Some investors don’t feel properly compensated for the risk. “The market is broadly expensive,” said David Knee, co-deputy chief investment officer for fixed income at M&G Investments in London at a recent event. “It’s difficult to find anything that looks really compelling value.” Why bother doing all that homework on a company and how likely it is to let you down, when you can give your money to Uncle Sam for 10 years for a yield of 4.2 per cent?
This view that credit is cooked, a victim of its own success, is pretty widespread. And yet it’s hard to see a convincing case that this will end in tears. “We definitely see that tug of war,” said Sri Reddy, head of client portfolio management at Man Group. Yields are some of the most generous in a decade, he noted, making the asset class highly competitive with stocks, even despite the extra safety bond holders enjoy over shareholders in the event of a company’s failure. To his mind, a laser-like focus on spreads rather than yields may be missing the point. “Company fundamentals are in decent shape,” he said. “Maybe spreads don’t need to widen out.”
This kind of mindset is part of a subtle shift around how fund managers talk about credit. They are much more likely now to talk about yields than spreads. Cynics like me are left wondering whether this is an unconscious group effort to move the goalposts.
“Normally this sentiment concerns me too,” said Joe Davis, global head of the investment strategy group at Vanguard. But we are seeing bigger allocations to credit from investors who would not normally get involved. “At the end of the day, for investors that have a total return target, why would you take on higher equity exposure? Why would you take on more risk?” Davis said. Bonds from highly rated companies can do the job for them.
The rise and rise of the “spread agnostic” investor, interested only in the bumper yield, is a big reason why spreads have collapsed, market specialists say, especially for long-term debt that is sought after by heavy hitting but slow-moving market giants such as pension funds and insurance companies, collectively known as “real money”.
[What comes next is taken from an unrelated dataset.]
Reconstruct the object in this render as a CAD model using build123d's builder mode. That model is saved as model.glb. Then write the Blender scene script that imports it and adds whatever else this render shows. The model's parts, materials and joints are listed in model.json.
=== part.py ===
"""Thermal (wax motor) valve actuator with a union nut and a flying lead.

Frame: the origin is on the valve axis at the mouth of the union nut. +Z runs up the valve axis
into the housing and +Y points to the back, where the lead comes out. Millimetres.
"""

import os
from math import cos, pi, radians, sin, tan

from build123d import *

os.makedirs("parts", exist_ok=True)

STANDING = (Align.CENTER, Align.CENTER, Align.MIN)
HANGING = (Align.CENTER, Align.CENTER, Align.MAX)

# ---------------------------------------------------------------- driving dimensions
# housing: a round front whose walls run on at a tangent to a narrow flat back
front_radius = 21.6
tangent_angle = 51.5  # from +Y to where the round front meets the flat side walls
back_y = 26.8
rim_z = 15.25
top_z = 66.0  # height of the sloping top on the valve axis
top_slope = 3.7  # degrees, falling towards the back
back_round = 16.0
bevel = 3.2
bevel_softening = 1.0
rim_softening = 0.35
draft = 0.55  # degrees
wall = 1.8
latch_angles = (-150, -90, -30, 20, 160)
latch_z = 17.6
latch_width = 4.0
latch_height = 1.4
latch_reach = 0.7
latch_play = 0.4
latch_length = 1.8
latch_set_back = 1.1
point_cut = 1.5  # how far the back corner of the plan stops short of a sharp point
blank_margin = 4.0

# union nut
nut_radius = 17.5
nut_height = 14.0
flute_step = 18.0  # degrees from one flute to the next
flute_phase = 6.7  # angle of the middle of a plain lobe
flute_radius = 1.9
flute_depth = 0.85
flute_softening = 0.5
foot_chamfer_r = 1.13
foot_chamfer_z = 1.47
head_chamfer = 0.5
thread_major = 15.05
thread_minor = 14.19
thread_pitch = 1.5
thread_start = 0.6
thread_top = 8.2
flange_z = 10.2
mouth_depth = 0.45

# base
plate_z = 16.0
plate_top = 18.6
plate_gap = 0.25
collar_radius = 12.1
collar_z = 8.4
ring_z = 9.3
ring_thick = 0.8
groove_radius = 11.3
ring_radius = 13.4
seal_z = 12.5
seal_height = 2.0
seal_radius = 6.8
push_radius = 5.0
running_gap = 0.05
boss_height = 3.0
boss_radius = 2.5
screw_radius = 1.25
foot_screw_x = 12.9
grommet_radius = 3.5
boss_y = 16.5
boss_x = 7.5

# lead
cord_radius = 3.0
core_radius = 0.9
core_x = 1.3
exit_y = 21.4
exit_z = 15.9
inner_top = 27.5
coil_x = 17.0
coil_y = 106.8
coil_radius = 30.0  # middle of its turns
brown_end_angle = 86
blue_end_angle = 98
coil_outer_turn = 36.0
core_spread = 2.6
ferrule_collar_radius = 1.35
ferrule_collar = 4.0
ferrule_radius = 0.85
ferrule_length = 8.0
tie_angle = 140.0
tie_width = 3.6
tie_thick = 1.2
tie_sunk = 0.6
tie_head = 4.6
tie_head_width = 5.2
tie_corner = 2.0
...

At the riskier end of the market in high yield debt, other technical factors are at play, too. Rating agencies are upgrading more companies to investment grade — a mark of quality — than they are downgrading to the territory often unkindly referred to as junk. If demand holds steady, or grows, and the market shrinks, it doesn’t take a genius to figure out what happens next.
Are some pockets overvalued? Sure. Could stuff go wrong? Naturally. Investors are waiting nervously to see whether the knock administered to European credit by French President Emmanuel Macron’s latest political gamble will prove to be the start of something grim or a rare opportunity to buy the dip, for example. And a proper recession on either side of the Atlantic would of course bite if it were ever to land.
But diehard credit fans are keen to move on from the long-held obsession with spreads, which in any case vary depending on timeframes and quality. Spreads on credit with a more than 10-year maturity, for example, are unusually squished thanks to those yield-hungry real money buyers, while shorter-term spreads are around long-term averages, or even wider in Europe, as Muzinich pointed out at a presentation this week.
“If you were to look at this a year ago, when spreads were wide, people said ‘ooh it’s too risky’ and now they say ‘ooh it’s too tight’,” said Tatjana Greil-Castro at the family-owned credit investment house. “People talk themselves out of credit.” Maybe not for much longer.